» Records with modeling code
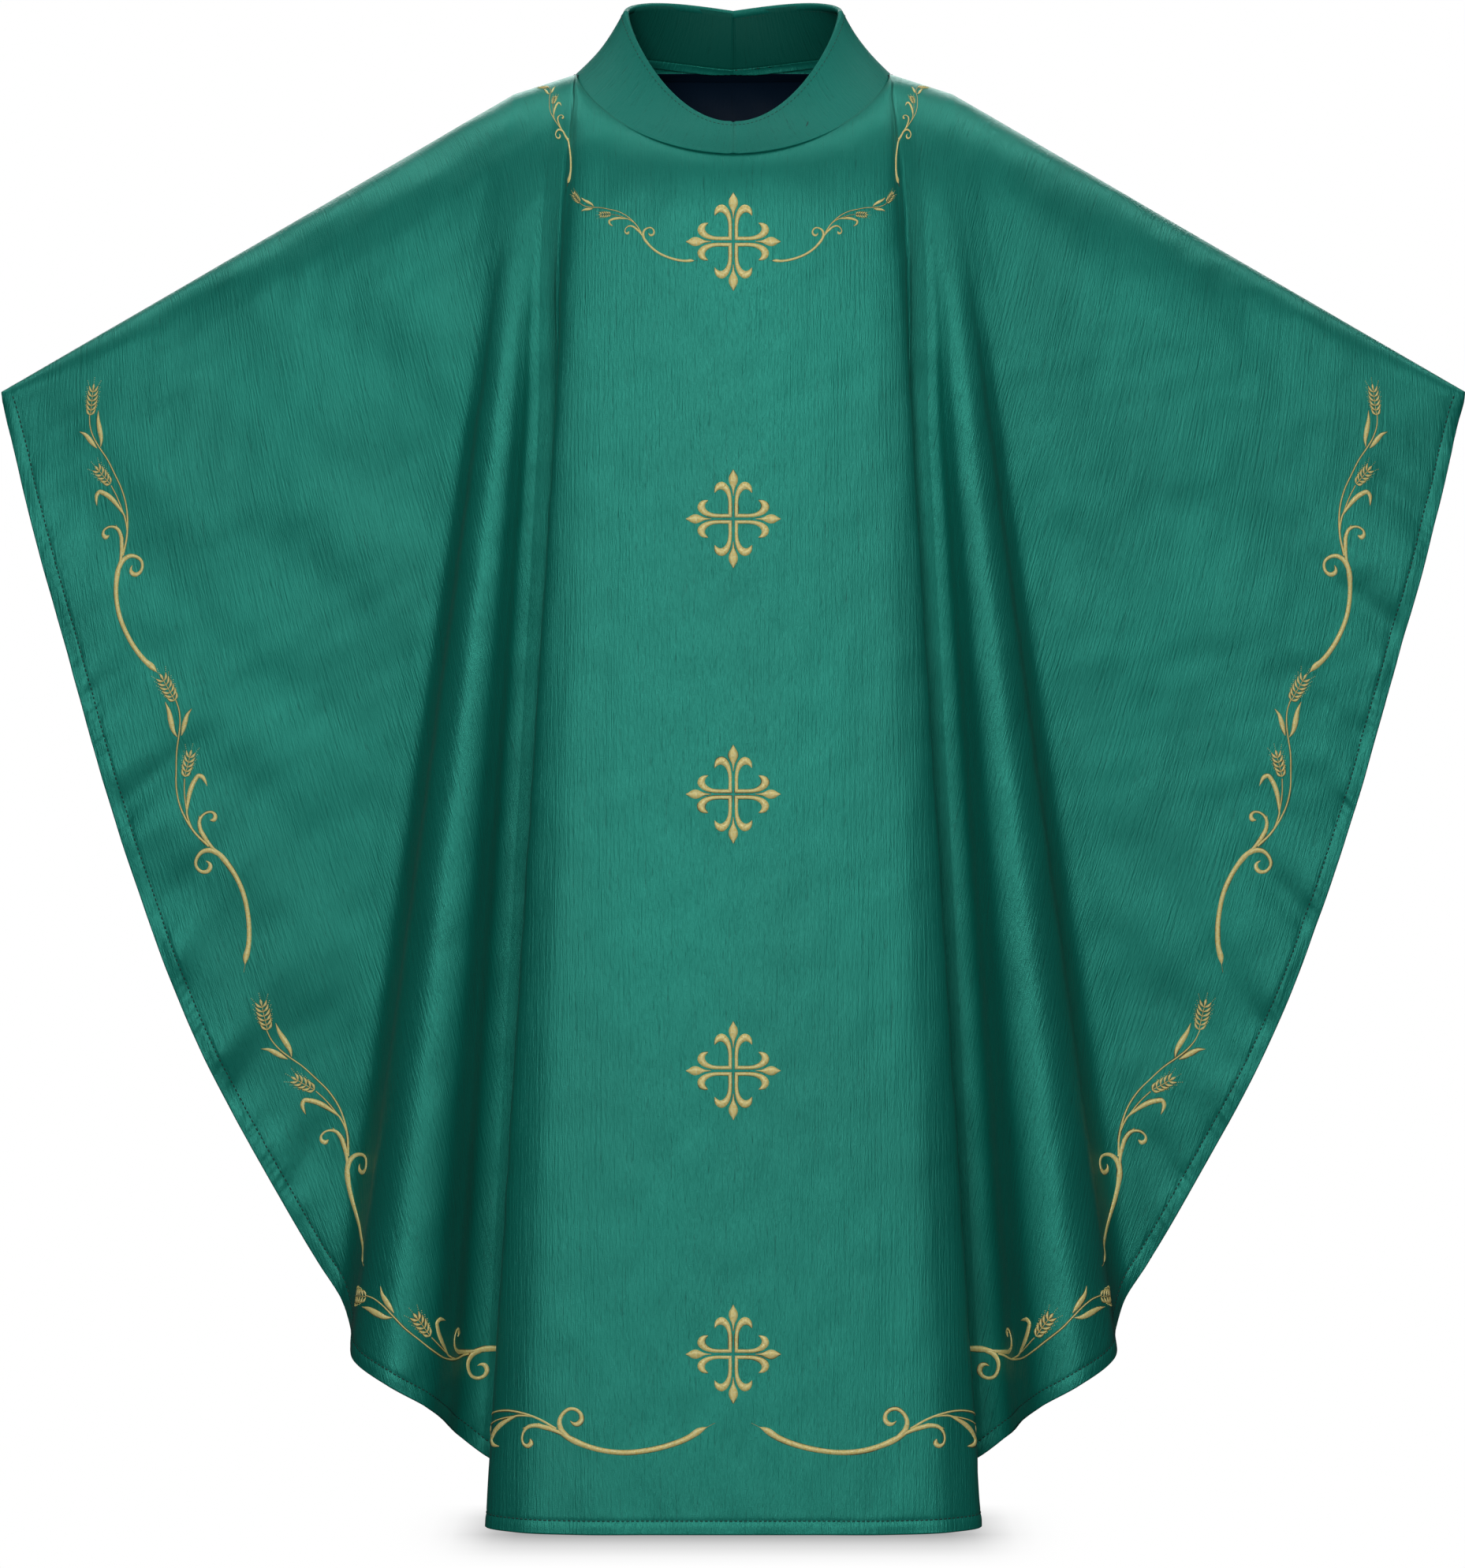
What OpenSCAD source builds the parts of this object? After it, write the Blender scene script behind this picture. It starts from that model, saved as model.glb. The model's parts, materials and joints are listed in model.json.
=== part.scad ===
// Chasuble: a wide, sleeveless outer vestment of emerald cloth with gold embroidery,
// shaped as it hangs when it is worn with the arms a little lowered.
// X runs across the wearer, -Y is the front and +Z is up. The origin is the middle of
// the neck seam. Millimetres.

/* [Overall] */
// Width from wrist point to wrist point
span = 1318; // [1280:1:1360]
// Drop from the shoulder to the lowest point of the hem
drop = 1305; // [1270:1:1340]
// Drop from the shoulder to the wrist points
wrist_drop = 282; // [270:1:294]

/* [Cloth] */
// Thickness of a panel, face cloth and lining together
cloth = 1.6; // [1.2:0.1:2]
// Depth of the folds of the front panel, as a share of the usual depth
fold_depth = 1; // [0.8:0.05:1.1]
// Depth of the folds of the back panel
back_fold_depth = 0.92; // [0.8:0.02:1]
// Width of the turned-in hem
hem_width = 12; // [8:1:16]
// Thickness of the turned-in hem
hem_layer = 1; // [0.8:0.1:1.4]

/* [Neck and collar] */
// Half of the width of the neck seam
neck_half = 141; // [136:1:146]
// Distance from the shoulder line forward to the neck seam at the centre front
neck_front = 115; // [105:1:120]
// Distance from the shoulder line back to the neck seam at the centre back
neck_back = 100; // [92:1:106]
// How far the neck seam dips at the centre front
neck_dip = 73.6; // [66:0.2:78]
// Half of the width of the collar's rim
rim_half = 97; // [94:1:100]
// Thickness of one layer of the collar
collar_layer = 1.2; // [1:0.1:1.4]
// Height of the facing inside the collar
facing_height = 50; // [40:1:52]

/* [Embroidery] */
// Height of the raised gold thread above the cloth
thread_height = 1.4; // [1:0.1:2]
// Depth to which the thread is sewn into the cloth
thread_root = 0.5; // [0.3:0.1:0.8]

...

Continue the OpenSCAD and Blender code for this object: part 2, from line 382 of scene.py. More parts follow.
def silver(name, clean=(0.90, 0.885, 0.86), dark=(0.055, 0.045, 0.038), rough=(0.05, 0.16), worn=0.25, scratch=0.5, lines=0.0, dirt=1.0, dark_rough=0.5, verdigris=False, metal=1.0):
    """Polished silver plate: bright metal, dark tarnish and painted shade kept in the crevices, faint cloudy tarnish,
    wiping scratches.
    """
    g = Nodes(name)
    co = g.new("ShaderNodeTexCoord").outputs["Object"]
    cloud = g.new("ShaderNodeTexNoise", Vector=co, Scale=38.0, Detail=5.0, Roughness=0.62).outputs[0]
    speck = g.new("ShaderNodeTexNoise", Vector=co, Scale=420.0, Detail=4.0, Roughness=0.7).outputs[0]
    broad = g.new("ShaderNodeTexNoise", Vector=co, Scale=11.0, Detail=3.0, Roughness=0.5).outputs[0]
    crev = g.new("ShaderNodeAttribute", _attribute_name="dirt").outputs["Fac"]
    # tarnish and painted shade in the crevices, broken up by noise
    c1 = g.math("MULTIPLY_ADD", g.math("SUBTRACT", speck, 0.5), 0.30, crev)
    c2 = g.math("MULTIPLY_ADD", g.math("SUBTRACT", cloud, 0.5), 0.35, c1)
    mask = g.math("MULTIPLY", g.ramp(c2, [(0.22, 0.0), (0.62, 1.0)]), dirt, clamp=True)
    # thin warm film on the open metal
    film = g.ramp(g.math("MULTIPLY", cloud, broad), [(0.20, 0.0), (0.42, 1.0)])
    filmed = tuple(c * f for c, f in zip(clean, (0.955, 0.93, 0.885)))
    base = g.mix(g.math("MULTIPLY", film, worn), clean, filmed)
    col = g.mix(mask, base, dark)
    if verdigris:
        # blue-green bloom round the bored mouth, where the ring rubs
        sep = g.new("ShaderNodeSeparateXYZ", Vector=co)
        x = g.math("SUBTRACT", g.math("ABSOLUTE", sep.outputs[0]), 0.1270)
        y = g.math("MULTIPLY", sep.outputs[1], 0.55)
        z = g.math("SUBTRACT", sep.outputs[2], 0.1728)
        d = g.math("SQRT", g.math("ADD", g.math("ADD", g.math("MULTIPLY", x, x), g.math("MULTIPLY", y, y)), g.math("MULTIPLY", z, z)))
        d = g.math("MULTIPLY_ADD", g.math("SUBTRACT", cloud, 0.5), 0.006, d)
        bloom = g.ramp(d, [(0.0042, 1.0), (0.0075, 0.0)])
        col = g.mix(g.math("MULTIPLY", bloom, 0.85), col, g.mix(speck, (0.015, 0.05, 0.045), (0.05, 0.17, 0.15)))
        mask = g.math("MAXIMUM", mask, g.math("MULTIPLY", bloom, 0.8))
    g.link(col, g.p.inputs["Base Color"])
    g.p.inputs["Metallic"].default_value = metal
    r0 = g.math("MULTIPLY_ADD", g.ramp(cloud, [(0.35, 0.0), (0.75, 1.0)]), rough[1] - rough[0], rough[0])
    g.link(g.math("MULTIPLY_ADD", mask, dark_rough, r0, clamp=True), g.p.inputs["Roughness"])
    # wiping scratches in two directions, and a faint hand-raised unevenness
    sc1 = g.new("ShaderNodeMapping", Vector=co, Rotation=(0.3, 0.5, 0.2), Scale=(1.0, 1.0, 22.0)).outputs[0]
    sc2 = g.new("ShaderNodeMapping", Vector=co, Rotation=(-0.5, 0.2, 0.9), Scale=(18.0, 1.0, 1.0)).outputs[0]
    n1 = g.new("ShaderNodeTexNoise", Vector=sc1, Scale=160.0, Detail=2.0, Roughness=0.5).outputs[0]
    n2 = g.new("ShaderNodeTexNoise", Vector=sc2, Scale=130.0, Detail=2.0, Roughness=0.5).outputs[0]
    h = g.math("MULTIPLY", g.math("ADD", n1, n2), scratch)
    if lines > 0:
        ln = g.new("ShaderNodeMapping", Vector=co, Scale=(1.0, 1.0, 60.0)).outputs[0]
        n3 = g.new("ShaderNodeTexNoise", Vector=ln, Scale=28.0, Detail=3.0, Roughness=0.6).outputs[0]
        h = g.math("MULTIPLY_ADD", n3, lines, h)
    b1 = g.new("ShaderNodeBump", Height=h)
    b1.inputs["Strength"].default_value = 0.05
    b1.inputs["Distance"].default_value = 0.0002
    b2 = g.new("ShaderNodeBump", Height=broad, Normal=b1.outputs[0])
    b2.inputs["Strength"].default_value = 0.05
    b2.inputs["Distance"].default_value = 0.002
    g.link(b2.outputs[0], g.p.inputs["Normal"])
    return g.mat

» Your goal
Your output shall consist solely of the lines from the line with "What OpenSCAD source" to the line with "wrist_drop = 282; // [270:1:294]", reproduced exactly, both ends included.

» Written answer
What OpenSCAD source builds the parts of this object? After it, write the Blender scene script behind this picture. It starts from that model, saved as model.glb. The model's parts, materials and joints are listed in model.json.
=== part.scad ===
// Chasuble: a wide, sleeveless outer vestment of emerald cloth with gold embroidery,
// shaped as it hangs when it is worn with the arms a little lowered.
// X runs across the wearer, -Y is the front and +Z is up. The origin is the middle of
// the neck seam. Millimetres.

/* [Overall] */
// Width from wrist point to wrist point
span = 1318; // [1280:1:1360]
// Drop from the shoulder to the lowest point of the hem
drop = 1305; // [1270:1:1340]
// Drop from the shoulder to the wrist points
wrist_drop = 282; // [270:1:294]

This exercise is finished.